→ **Exercise requirements**
Copy out all of the data below with no alterations.

(Entries with model source code)
_ _ _ _ _ _ _

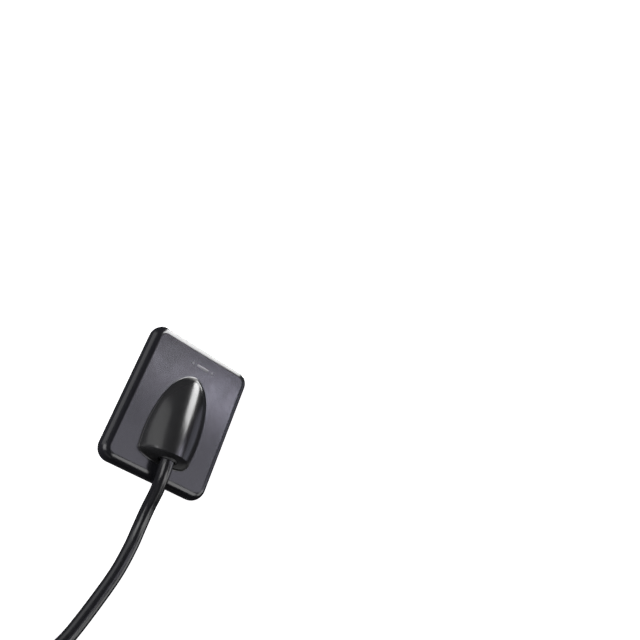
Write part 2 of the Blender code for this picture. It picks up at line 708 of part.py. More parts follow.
def build():
    front_cover()
    back_cover()
    seam_gasket()
    head_layers()
    cable_dome()
    cable_grommet()
    crimp_ferrule()
    cable_anchor()
    head_wires()
    lead()
    cable_tie()
    plug = empty("plug", PLUG_AT)
    plug_shells(plug)
    plug_boot(plug)
    usb_end(plug)
    plug_inside(plug)
    plug_cap()


build()
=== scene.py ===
"""Intraoral X-ray sensor: the finished surfaces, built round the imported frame.

Metres, in the frame of the CAD: the active face lies on the floor at z = 0, the cable dome
stands on the head's back, and the lead leaves it towards -Y.
"""

import json
import math

import bmesh
import bpy
from mathutils import Matrix, Vector

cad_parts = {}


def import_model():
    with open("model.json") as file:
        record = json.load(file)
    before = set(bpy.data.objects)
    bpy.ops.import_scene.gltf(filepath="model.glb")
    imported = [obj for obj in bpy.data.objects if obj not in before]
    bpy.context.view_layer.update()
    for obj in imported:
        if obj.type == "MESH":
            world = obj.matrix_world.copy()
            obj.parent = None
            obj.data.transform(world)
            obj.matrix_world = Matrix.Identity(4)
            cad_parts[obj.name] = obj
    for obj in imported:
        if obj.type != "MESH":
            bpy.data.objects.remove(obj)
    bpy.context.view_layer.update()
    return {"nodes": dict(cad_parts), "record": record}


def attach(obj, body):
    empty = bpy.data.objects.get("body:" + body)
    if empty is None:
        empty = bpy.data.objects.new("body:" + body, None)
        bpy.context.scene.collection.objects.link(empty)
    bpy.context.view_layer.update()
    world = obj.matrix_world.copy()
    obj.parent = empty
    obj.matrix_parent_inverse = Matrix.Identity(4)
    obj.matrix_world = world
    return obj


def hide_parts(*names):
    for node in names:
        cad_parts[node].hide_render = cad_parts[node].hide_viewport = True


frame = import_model()

MM = 0.001

# Head, as in the CAD
HEAD_WIDTH = 36.0 * MM
HEAD_LENGTH = 43.1 * MM
HEAD_THICK = 5.5 * MM
CORNER_R = 4.3 * MM
EDGE_ROUND = 2.6 * MM
WALL = 1.6 * MM
FRONT_WALL = 0.8 * MM
BACK_WALL = 1.0 * MM
SEAM_Z = 2.7 * MM
SEAM_GAP = 0.1 * MM

# Cable dome, as in the CAD, with the fillet round its foot
DOME_TIP_Y = 11.1 * MM
DOME_END_Y = -14.1 * MM
DOME_HALF_WIDTH = 8.9 * MM
DOME_HEIGHT = 8.8 * MM
DOME_NARROWING = 0.7 * MM
DOME_PLAN_POWER = 3.2
DOME_BLUNTNESS = 1.75
DOME_RIDGE_POWER = 1.45
DOME_SECTION_POWER = 1.4
DOME_BULGE = 2.2 * MM
DOME_WALL = 1.0 * MM
FOOT_FILLET = 0.45 * MM
CABLE_HOLE_R = 2.75 * MM

# Cable and its hank, as in the CAD
CABLE_R = 2.0 * MM
EXIT_Z = 9.3 * MM
HANK_CENTRE = Vector((0.2, -118.0, 0.0)) * MM
HANK_LOOP_R = 12.1 * MM
HANK_WAIST = 2.05 * MM
HANK_FLAT = 3.0 * MM
HANK_LEG = 27.0 * MM
HANK_REACH = 6.15 * MM
HANK_LIFT = 0.9 * MM
HANK_HEIGHT = 20.1 * MM
HANK_LAPS = 8.467
TRACK_STEP = 4.05 * MM
LAYER_RISE = 4.0 * MM
LEG_POINTS = 80
LOOP_POINTS = 60
FIRST_LOOP_POINT = 50
POINTS_PER_LAP = 64
STEP_EVERY = 0.95
STEP_LENGTH = 0.1
SAG_REACH = 24 * MM
TIE_WIDTH = 7.0 * MM
TIE_THICK = 0.65 * MM
TIE_GAP = 0.25 * MM

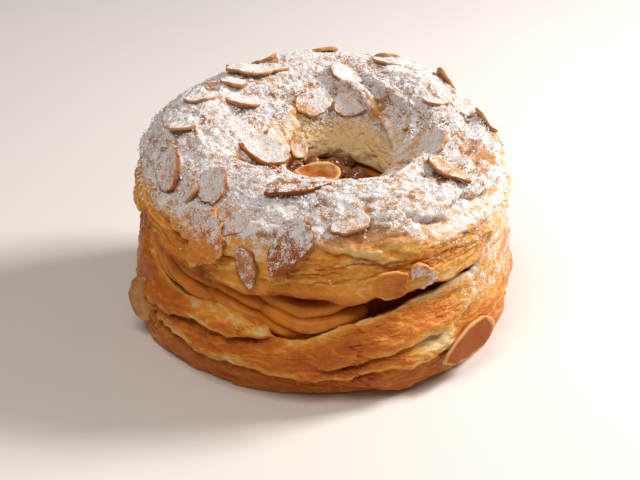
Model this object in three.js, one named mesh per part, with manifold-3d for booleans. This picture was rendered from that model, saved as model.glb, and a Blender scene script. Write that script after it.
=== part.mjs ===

_ _ _ _ _ _ _

→ **Answer**
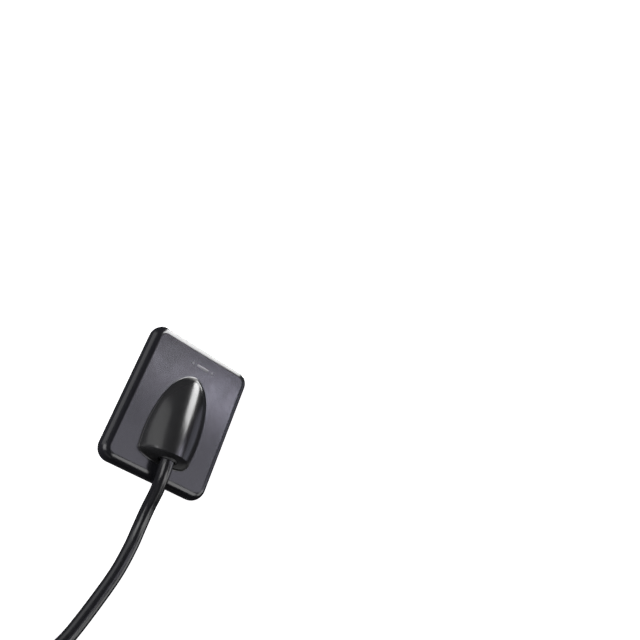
Write part 2 of the Blender code for this picture. It picks up at line 708 of part.py. More parts follow.
def build():
    front_cover()
    back_cover()
    seam_gasket()
    head_layers()
    cable_dome()
    cable_grommet()
    crimp_ferrule()
    cable_anchor()
    head_wires()
    lead()
    cable_tie()
    plug = empty("plug", PLUG_AT)
    plug_shells(plug)
    plug_boot(plug)
    usb_end(plug)
    plug_inside(plug)
    plug_cap()


build()
=== scene.py ===
"""Intraoral X-ray sensor: the finished surfaces, built round the imported frame.

Metres, in the frame of the CAD: the active face lies on the floor at z = 0, the cable dome
stands on the head's back, and the lead leaves it towards -Y.
"""

import json
import math

import bmesh
import bpy
from mathutils import Matrix, Vector

cad_parts = {}


def import_model():
    with open("model.json") as file:
        record = json.load(file)
    before = set(bpy.data.objects)
    bpy.ops.import_scene.gltf(filepath="model.glb")
    imported = [obj for obj in bpy.data.objects if obj not in before]
    bpy.context.view_layer.update()
    for obj in imported:
        if obj.type == "MESH":
            world = obj.matrix_world.copy()
            obj.parent = None
            obj.data.transform(world)
            obj.matrix_world = Matrix.Identity(4)
            cad_parts[obj.name] = obj
    for obj in imported:
        if obj.type != "MESH":
            bpy.data.objects.remove(obj)
    bpy.context.view_layer.update()
    return {"nodes": dict(cad_parts), "record": record}


def attach(obj, body):
    empty = bpy.data.objects.get("body:" + body)
    if empty is None:
        empty = bpy.data.objects.new("body:" + body, None)
        bpy.context.scene.collection.objects.link(empty)
    bpy.context.view_layer.update()
    world = obj.matrix_world.copy()
    obj.parent = empty
    obj.matrix_parent_inverse = Matrix.Identity(4)
    obj.matrix_world = world
    return obj


def hide_parts(*names):
    for node in names:
        cad_parts[node].hide_render = cad_parts[node].hide_viewport = True


frame = import_model()

MM = 0.001

# Head, as in the CAD
HEAD_WIDTH = 36.0 * MM
HEAD_LENGTH = 43.1 * MM
HEAD_THICK = 5.5 * MM
CORNER_R = 4.3 * MM
EDGE_ROUND = 2.6 * MM
WALL = 1.6 * MM
FRONT_WALL = 0.8 * MM
BACK_WALL = 1.0 * MM
SEAM_Z = 2.7 * MM
SEAM_GAP = 0.1 * MM

# Cable dome, as in the CAD, with the fillet round its foot
DOME_TIP_Y = 11.1 * MM
DOME_END_Y = -14.1 * MM
DOME_HALF_WIDTH = 8.9 * MM
DOME_HEIGHT = 8.8 * MM
DOME_NARROWING = 0.7 * MM
DOME_PLAN_POWER = 3.2
DOME_BLUNTNESS = 1.75
DOME_RIDGE_POWER = 1.45
DOME_SECTION_POWER = 1.4
DOME_BULGE = 2.2 * MM
DOME_WALL = 1.0 * MM
FOOT_FILLET = 0.45 * MM
CABLE_HOLE_R = 2.75 * MM

# Cable and its hank, as in the CAD
CABLE_R = 2.0 * MM
EXIT_Z = 9.3 * MM
HANK_CENTRE = Vector((0.2, -118.0, 0.0)) * MM
HANK_LOOP_R = 12.1 * MM
HANK_WAIST = 2.05 * MM
HANK_FLAT = 3.0 * MM
HANK_LEG = 27.0 * MM
HANK_REACH = 6.15 * MM
HANK_LIFT = 0.9 * MM
HANK_HEIGHT = 20.1 * MM
HANK_LAPS = 8.467
TRACK_STEP = 4.05 * MM
LAYER_RISE = 4.0 * MM
LEG_POINTS = 80
LOOP_POINTS = 60
FIRST_LOOP_POINT = 50
POINTS_PER_LAP = 64
STEP_EVERY = 0.95
STEP_LENGTH = 0.1
SAG_REACH = 24 * MM
TIE_WIDTH = 7.0 * MM
TIE_THICK = 0.65 * MM
TIE_GAP = 0.25 * MM

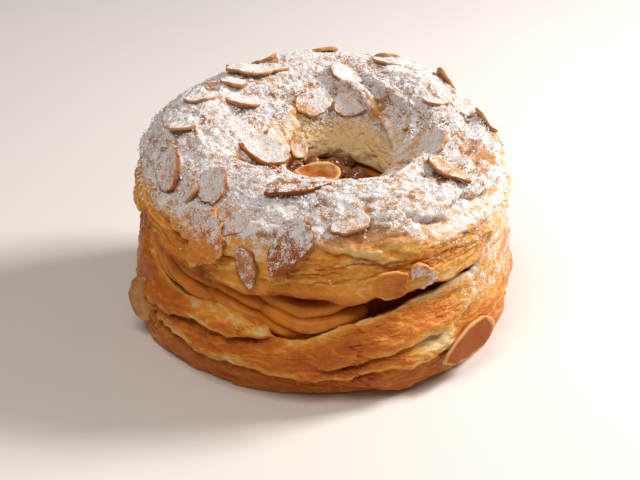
Model this object in three.js, one named mesh per part, with manifold-3d for booleans. This picture was rendered from that model, saved as model.glb, and a Blender scene script. Write that script after it.
=== part.mjs ===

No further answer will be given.